====== Information provided ======

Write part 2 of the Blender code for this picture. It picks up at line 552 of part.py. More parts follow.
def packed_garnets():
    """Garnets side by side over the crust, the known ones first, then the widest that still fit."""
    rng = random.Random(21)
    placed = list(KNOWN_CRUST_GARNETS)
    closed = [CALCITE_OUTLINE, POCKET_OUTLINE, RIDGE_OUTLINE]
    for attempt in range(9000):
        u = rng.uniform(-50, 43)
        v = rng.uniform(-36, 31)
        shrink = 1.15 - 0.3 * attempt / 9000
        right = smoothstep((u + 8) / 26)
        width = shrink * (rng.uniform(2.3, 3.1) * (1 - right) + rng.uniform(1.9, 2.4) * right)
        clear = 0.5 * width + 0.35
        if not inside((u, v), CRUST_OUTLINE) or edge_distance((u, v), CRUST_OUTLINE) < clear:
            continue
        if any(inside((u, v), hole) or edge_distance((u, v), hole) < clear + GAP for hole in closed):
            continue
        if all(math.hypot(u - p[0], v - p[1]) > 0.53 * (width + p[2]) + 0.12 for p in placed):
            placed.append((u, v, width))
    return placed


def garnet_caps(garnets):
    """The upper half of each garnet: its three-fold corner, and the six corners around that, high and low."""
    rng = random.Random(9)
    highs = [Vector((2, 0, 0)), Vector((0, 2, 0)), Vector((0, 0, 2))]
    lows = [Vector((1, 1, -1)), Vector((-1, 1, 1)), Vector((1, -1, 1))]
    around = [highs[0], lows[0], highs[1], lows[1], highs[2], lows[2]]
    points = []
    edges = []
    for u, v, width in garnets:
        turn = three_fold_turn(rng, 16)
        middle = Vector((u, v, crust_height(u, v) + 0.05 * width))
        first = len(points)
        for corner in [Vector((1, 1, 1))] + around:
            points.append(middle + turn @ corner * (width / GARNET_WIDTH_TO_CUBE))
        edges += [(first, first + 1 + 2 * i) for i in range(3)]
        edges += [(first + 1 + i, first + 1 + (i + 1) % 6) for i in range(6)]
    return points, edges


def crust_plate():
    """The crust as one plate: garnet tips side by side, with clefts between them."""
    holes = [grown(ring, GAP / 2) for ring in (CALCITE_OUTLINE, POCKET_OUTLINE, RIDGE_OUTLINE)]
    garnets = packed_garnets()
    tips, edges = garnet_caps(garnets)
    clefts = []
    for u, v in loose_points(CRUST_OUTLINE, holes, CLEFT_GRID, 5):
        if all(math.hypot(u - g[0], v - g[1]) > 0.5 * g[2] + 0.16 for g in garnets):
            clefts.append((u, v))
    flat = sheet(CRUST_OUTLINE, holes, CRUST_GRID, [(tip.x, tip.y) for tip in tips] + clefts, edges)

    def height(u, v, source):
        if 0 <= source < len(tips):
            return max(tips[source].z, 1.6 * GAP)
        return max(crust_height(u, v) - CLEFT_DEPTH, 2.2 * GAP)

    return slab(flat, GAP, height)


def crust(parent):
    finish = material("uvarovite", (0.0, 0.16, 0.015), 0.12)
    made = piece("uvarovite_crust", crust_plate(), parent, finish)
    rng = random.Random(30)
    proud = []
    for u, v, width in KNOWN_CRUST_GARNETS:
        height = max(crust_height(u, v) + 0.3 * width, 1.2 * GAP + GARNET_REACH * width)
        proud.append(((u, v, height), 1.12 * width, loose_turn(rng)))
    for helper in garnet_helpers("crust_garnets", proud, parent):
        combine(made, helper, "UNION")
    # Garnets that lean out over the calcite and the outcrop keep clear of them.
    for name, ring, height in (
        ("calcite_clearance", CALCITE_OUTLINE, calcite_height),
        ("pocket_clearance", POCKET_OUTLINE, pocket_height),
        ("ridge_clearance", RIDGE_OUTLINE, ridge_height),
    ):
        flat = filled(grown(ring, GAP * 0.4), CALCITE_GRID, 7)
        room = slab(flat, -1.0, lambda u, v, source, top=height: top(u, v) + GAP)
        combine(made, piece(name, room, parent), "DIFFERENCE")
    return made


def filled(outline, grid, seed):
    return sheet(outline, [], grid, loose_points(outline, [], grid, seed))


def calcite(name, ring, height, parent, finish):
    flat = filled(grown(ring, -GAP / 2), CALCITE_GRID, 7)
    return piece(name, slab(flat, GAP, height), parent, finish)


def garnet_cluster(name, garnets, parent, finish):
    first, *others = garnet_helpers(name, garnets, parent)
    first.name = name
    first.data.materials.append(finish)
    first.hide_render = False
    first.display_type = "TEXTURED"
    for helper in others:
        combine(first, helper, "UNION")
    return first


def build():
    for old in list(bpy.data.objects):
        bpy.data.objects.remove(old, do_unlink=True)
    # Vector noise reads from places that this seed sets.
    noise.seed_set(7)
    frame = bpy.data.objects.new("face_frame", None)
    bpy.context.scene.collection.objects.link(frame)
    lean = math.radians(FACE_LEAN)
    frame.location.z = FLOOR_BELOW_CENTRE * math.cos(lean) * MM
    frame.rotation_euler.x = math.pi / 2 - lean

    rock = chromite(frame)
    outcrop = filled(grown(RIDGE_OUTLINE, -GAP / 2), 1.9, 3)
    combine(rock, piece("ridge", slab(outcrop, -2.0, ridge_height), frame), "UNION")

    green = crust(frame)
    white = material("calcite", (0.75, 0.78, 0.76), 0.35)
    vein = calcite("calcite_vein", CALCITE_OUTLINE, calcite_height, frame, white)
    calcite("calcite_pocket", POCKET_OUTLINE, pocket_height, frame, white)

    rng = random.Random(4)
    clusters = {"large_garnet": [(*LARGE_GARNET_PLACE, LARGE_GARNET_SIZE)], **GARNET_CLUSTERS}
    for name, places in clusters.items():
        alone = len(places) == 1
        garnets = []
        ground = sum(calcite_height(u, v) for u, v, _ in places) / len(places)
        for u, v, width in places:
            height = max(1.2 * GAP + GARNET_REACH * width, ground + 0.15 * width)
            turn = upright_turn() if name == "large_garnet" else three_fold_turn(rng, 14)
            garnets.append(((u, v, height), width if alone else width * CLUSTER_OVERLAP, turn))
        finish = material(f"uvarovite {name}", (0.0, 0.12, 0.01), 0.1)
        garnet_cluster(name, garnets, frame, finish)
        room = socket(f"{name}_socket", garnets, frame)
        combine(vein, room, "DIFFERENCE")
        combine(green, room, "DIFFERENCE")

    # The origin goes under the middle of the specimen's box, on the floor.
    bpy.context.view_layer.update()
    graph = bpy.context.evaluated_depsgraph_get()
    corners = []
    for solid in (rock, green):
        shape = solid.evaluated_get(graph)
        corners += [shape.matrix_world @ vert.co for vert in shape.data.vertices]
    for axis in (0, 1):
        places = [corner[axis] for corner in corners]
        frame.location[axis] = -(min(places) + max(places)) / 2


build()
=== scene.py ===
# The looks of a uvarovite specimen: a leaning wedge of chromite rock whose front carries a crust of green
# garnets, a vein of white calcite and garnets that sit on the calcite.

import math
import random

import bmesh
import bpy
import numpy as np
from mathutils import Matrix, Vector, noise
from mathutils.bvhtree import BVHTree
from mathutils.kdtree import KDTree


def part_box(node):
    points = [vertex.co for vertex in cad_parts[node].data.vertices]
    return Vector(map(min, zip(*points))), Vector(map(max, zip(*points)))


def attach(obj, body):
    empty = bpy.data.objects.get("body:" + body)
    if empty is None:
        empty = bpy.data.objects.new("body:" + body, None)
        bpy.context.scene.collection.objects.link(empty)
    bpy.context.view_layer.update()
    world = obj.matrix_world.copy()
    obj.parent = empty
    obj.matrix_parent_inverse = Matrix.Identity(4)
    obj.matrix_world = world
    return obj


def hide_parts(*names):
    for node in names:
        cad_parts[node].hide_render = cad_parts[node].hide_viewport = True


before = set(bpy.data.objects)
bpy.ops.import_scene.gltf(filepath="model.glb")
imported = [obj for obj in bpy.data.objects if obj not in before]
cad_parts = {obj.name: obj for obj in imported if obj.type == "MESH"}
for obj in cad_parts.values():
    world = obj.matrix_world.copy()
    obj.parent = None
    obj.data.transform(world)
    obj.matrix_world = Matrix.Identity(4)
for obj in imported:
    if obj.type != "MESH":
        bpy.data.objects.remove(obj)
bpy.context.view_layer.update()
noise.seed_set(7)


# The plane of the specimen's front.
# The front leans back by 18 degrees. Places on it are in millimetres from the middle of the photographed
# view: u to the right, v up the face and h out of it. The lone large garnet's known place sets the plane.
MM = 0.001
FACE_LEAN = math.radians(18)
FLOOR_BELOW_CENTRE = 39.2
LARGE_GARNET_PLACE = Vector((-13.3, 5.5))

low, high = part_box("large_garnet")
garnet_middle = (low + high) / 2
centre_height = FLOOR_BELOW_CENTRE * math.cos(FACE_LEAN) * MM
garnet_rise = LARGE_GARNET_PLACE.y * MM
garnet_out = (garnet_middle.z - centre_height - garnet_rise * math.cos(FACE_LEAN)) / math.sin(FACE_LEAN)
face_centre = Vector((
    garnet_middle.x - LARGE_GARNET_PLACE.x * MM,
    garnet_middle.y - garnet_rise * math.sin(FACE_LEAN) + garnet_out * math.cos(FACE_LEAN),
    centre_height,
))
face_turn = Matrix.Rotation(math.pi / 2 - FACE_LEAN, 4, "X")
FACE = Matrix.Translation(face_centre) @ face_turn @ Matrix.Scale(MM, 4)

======

**Set problem**
From the line that contains "# The origin" through the line that contains "for node in", reproduce every line exactly, both end lines included.

**Response to the exercise**
    # The origin goes under the middle of the specimen's box, on the floor.
    bpy.context.view_layer.update()
    graph = bpy.context.evaluated_depsgraph_get()
    corners = []
    for solid in (rock, green):
        shape = solid.evaluated_get(graph)
        corners += [shape.matrix_world @ vert.co for vert in shape.data.vertices]
    for axis in (0, 1):
        places = [corner[axis] for corner in corners]
        frame.location[axis] = -(min(places) + max(places)) / 2


build()
=== scene.py ===
# The looks of a uvarovite specimen: a leaning wedge of chromite rock whose front carries a crust of green
# garnets, a vein of white calcite and garnets that sit on the calcite.

import math
import random

import bmesh
import bpy
import numpy as np
from mathutils import Matrix, Vector, noise
from mathutils.bvhtree import BVHTree
from mathutils.kdtree import KDTree


def part_box(node):
    points = [vertex.co for vertex in cad_parts[node].data.vertices]
    return Vector(map(min, zip(*points))), Vector(map(max, zip(*points)))


def attach(obj, body):
    empty = bpy.data.objects.get("body:" + body)
    if empty is None:
        empty = bpy.data.objects.new("body:" + body, None)
        bpy.context.scene.collection.objects.link(empty)
    bpy.context.view_layer.update()
    world = obj.matrix_world.copy()
    obj.parent = empty
    obj.matrix_parent_inverse = Matrix.Identity(4)
    obj.matrix_world = world
    return obj


def hide_parts(*names):
    for node in names:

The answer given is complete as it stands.